CAPCS-UERJ – Quais instituições poderão nos guiar no gerenciamento de projetos… Onde encontrar conteúdo de apoio?

Juliana Juk – De um modo geral, as universidades nos Estados Unidos trabalham com estruturas incríveis, organizadas em times com diferentes habilidades para auxiliar os pesquisadores no gerenciamento das pesquisas. Cito aqui algumas instituições de apoio: a SRA Internacional – Society of Research Administrators Internacional. A SRA é uma instituição que reúne administradores de pesquisa de diversas universidades do mundo; a University of Central Florida; a Associação Brasileira de Gestores de Pesquisa (ABGEPq); a Brazilian Research Administration and Management Association (BRAMA). Cito também a Fundação de Amparo à Pesquisa do Estado de São Paulo (Fapesp) – que possui treinamento para escritório de apoio ao pesquisador; há também alguns manuais de prestação de contas disponíveis online; podemos também pesquisar e estarmos atentos a alguns webinars – seminários online – disponibilizados pela Organização Pan-americana da Saúde (OPAS).

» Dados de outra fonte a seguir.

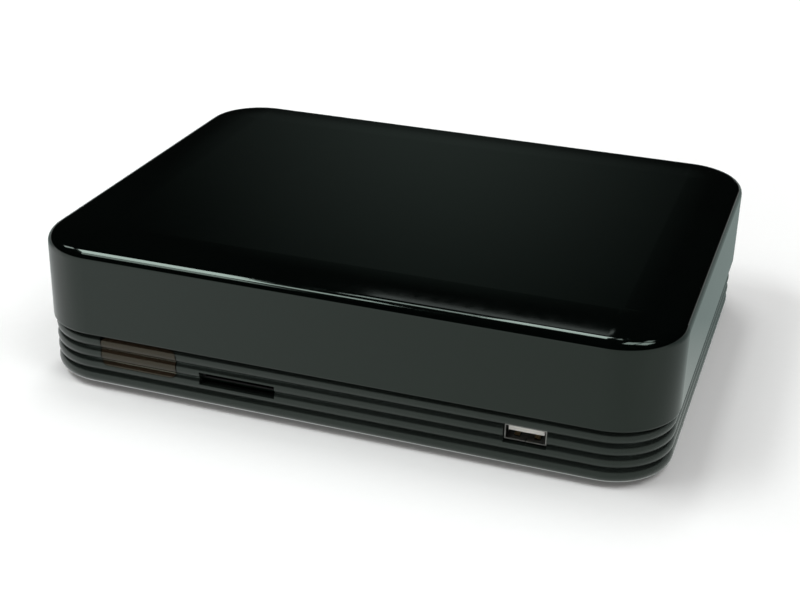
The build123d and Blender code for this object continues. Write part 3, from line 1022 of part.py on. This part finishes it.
with BuildPart() as power_switch_body:
    block((SWITCH_X - SWITCH_HALF[0], PANEL_Y - 10, SWITCH_Z - SWITCH_HALF[1]),
          (SWITCH_X + SWITCH_HALF[0], PANEL_FACE_Y + SWITCH_FLANGE, SWITCH_Z + SWITCH_HALF[1]))
    block((SWITCH_X - SWITCH_HALF[0] - SWITCH_FLANGE, PANEL_FACE_Y,
           SWITCH_Z - SWITCH_HALF[1] - SWITCH_FLANGE),
          (SWITCH_X + SWITCH_HALF[0] + SWITCH_FLANGE, PANEL_FACE_Y + SWITCH_FLANGE,
           SWITCH_Z + SWITCH_HALF[1] + SWITCH_FLANGE))
    block((SWITCH_X - ROCKER_HALF - 0.4, PANEL_Y - 7, SWITCH_Z - SWITCH_HALF[1] + 0.6),
          (SWITCH_X + ROCKER_HALF + 0.4, PANEL_FACE_Y + 2, SWITCH_Z + SWITCH_HALF[1] - 0.6),
          mode=Mode.SUBTRACT)
    reach = ROCKER_HALF + ROCKER_STUB_L + 0.2
    rod_x(ROCKER_Y, SWITCH_Z, SWITCH_X - reach, SWITCH_X + reach, ROCKER_STUB_R + SHAFT_GAP,
          mode=Mode.SUBTRACT)
keep(power_switch_body, "power_switch_body")

rocker_plane = Plane(origin=(SWITCH_X - ROCKER_HALF, ROCKER_Y, SWITCH_Z), z_dir=(1, 0, 0),
                     x_dir=(0, cos(SWITCH_LEAN), -sin(SWITCH_LEAN)))
with BuildPart() as power_rocker:
    with BuildSketch(rocker_plane):
        with BuildLine():
            Polyline((-3.5, -2.8), (0.6, -5.7), (2.6, -5.6), (1.7, 0), (2.6, 5.6), (0.6, 5.7),
                     (-3.5, 2.8), close=True)
        make_face()
    extrude(amount=2 * ROCKER_HALF)
    reach = ROCKER_HALF + ROCKER_STUB_L
    rod_x(ROCKER_Y, SWITCH_Z, SWITCH_X - reach, SWITCH_X + reach, ROCKER_STUB_R)
keep(power_rocker, "power_rocker")

with BuildPart() as reset_switch:
    block((SWITCH_X - 3, PANEL_Y - 6, BOARD_TOP), (SWITCH_X + 3, PANEL_Y - 0.5, RESET_Z + 3))
    rod_y(SWITCH_X, RESET_Z, PANEL_Y - RESET_BORE, PANEL_Y, RESET_R + 0.25, mode=Mode.SUBTRACT)
keep(reset_switch, "reset_switch")

with BuildPart() as reset_button:
    rod_y(SWITCH_X, RESET_Z, PANEL_Y - RESET_BORE + RESET_TRAVEL + 0.2, PANEL_FACE_Y + 0.8, RESET_R)
keep(reset_button, "reset_button")

# ---------------------------------------------------------------- fan
with BuildPart() as fan_frame:
    block((FAN_X - FAN / 2, FAN_Y, FAN_Z - FAN / 2), (FAN_X + FAN / 2, COVER_IN_Y, FAN_Z + FAN / 2))
    fillet(fan_frame.edges().filter_by(Axis.Y), 2.0)
    rod_y(FAN_X, FAN_Z, FAN_Y - 1, COVER_IN_Y + 1, FAN_R, mode=Mode.SUBTRACT)
    for x, z in FAN_SPOTS:
        rod_y(x, z, FAN_Y - 1, COVER_IN_Y + 1, SCREW_R, mode=Mode.SUBTRACT)
    rod_y(FAN_X, FAN_Z, FAN_Y, FAN_Y + FAN_WEB, HUB_R)
    rod_y(FAN_X, FAN_Z, FAN_Y, FAN_Y + 5, AXLE_R)
    with BuildSketch(Plane.XZ.offset(-FAN_Y - FAN_WEB)):
        with Locations([(FAN_X, FAN_Z)]):
            with PolarLocations(0, 3, start_angle=90):
                with Locations([((FAN_R + 0.5) / 2, 0)]):
                    Rectangle(FAN_R + 0.5, SPOKE_W)
    extrude(amount=FAN_WEB)
keep(fan_frame, "fan_frame")

with BuildPart() as fan_rotor:
    rod_y(FAN_X, FAN_Z, FAN_Y + 1.3, FAN_Y + 6.8, HUB_R)
    for k in range(BLADES):
        turn = radians(360 / BLADES * k)
        pitch = radians(BLADE_PITCH)
        blade = Plane(origin=(FAN_X, FAN_Y + 4, FAN_Z), x_dir=(cos(turn), 0, sin(turn)),
                      z_dir=(-sin(turn) * cos(pitch), sin(pitch), cos(turn) * cos(pitch)))
        with BuildSketch(blade):
            with Locations([((FAN_R - 0.9 + 3) / 2, 0)]):
                Rectangle(FAN_R - 0.9 - 3, BLADE_W)
        extrude(amount=BLADE_T / 2, both=True)
    rod_y(FAN_X, FAN_Z, FAN_Y + 1, FAN_Y + 5.4, AXLE_R + SHAFT_GAP, mode=Mode.SUBTRACT)
keep(fan_rotor, "fan_rotor")

with BuildPart() as fan_screws:
    for x, z in FAN_SPOTS:
        rod_y(x, z, HALF_D - FAN_SCREW_SINK, HALF_D - 0.1, FAN_SCREW_HEAD_R)
        rod_y(x, z, FAN_Y + 1, HALF_D - 1, SCREW_R - SCREW_GAP)
keep(fan_screws, "fan_screws")
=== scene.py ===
"""Looks of the media player with a hard drive tray: materials, floor, world, lamps and camera."""

import json
from math import cos, pi, radians, sin

import bpy
from mathutils import Matrix, Vector


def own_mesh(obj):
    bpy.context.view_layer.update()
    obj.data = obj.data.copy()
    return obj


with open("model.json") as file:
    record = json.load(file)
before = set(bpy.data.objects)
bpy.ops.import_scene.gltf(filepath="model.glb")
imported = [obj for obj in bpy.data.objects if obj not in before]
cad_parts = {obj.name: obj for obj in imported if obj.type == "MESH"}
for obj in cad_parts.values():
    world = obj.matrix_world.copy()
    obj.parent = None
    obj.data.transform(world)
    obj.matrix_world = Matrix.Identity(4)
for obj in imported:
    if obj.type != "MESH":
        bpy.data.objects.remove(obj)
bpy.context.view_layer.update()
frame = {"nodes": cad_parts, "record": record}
nodes = frame["nodes"]
scene = bpy.context.scene

# ---------------------------------------------------------------- settings; lengths are in metres
# camera, from the photograph
CAMERA = Vector((0.1463, -0.4509, 0.2372))
TARGET = Vector((0.00473, -0.02615, 0.02465))
ROLL = radians(1.487)
LENS = 65.67  # mm
SENSOR = 36  # mm
NEAREST = 0.01

# what the materials share; the scale of a noise is per metre
PLAIN = (1, 1, 1)
BRUSHED = (0.5, 1, 1)
MOTTLE_SCALE, MOTTLE_DETAIL = 45.0, 4.0
GRAIN_DETAIL, GRAIN_STRENGTH = 2.0, 0.6
GLOSS_COARSER, GLOSS_DETAIL, GLOSS_ROUGH = 9, 5.0, 0.6  # so many times coarser than the grain

# the base's lowest edge: its gloss starts at the first height and is full at the second
LIP = (0.0031, 0.0025)
LIP_ROUGH = 0.1

# the window's seams: darkest up to the first distance from an end, gone at the second
WINDOW_ENDS = (-0.0803, -0.0531)
SEAM = (0.00012, 0.00032)
SEAM_COLOUR = (0.002, 0.0015, 0.001)
SEAM_SPECULAR, WINDOW_SPECULAR = 0.05, 0.5

# the collars' colours change between their columns and between their rows
COLUMNS_PART_X = (0.0245, 0.0355)
ROWS_PART_Z = 0.0230
PART_WIDTH = 0.0001
SOIL_COLOUR = (0.02, 0.02, 0.02)
SOIL_SCALE, SOIL_MOST = 900.0, 0.16

# floor
FLOOR_SIZE = 12
FLOOR_COLOURS = ((0.965, 0.940, 0.940), (0.975, 0.950, 0.950))
FLOOR_SCALE, FLOOR_ROUGH, FLOOR_SPECULAR = 260.0, 0.55, 0.3
# how white it shows to the camera by itself, and the distances from the middle that this goes with
FLOOR_WHITE, FLOOR_AWAY = (0.02, 0.9), (0.16, 1.5)
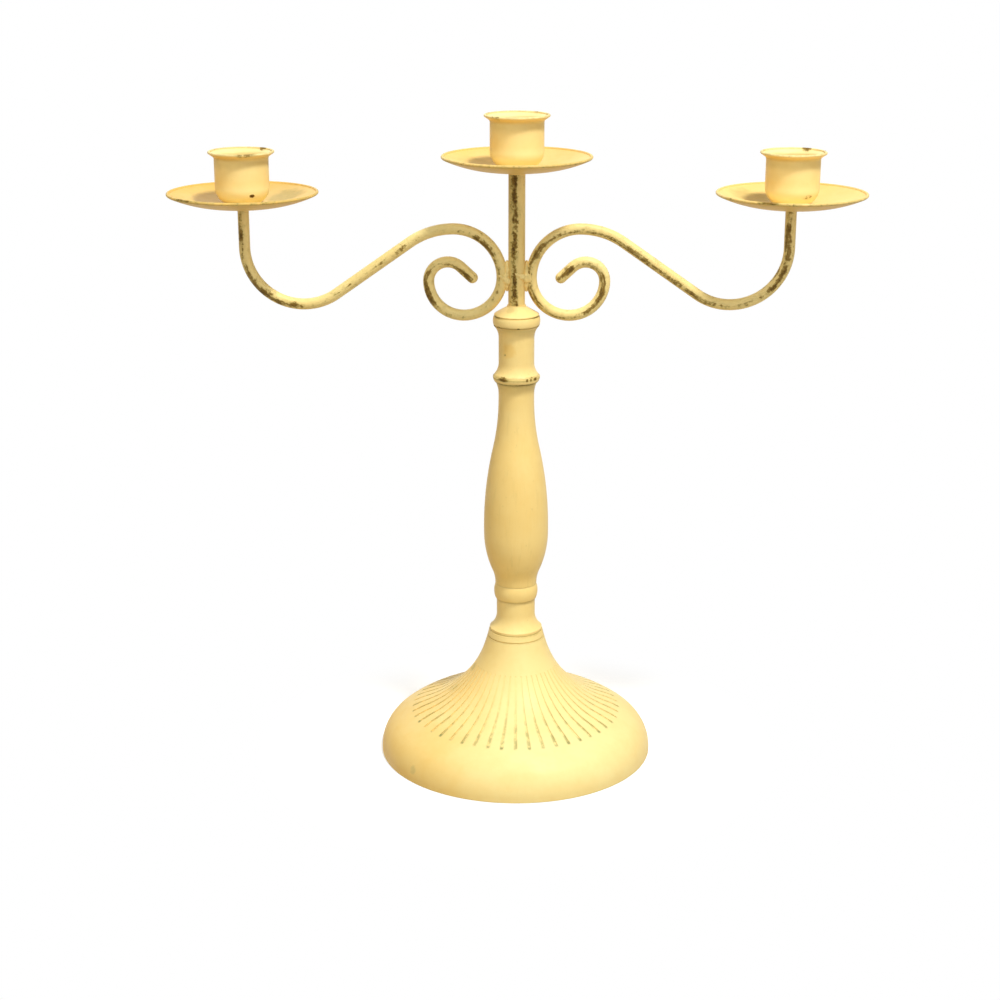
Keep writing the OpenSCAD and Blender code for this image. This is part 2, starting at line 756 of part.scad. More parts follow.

Ressalto também a Project Management Institute (PMI), que nos mostra que gerentes de projetos são agentes de mudanças, que trabalham bem sob pressão e se sentem confortáveis diante de mudanças e da complexidade de ambientes dinâmicos.


CAPCS-UERJ – Concluindo, o que gostaria de deixar bem claro aos pesquisadores, gestores de projetos e aos profissionais de diferentes áreas que nos leem neste momento?

Juliana Juk – Faça valer cada centavo e cada segundo de investimentos em sua carreira. Como? Buscando conhecimento, trocando experiências, compartilhando.  A multiplicação é exponencial. E tem uma frase, de Jean Cocteau [poeta, romancista, cineasta francês, 1889-1963], que gosto muito: “Não sabendo que era impossível, ele foi lá e fez”.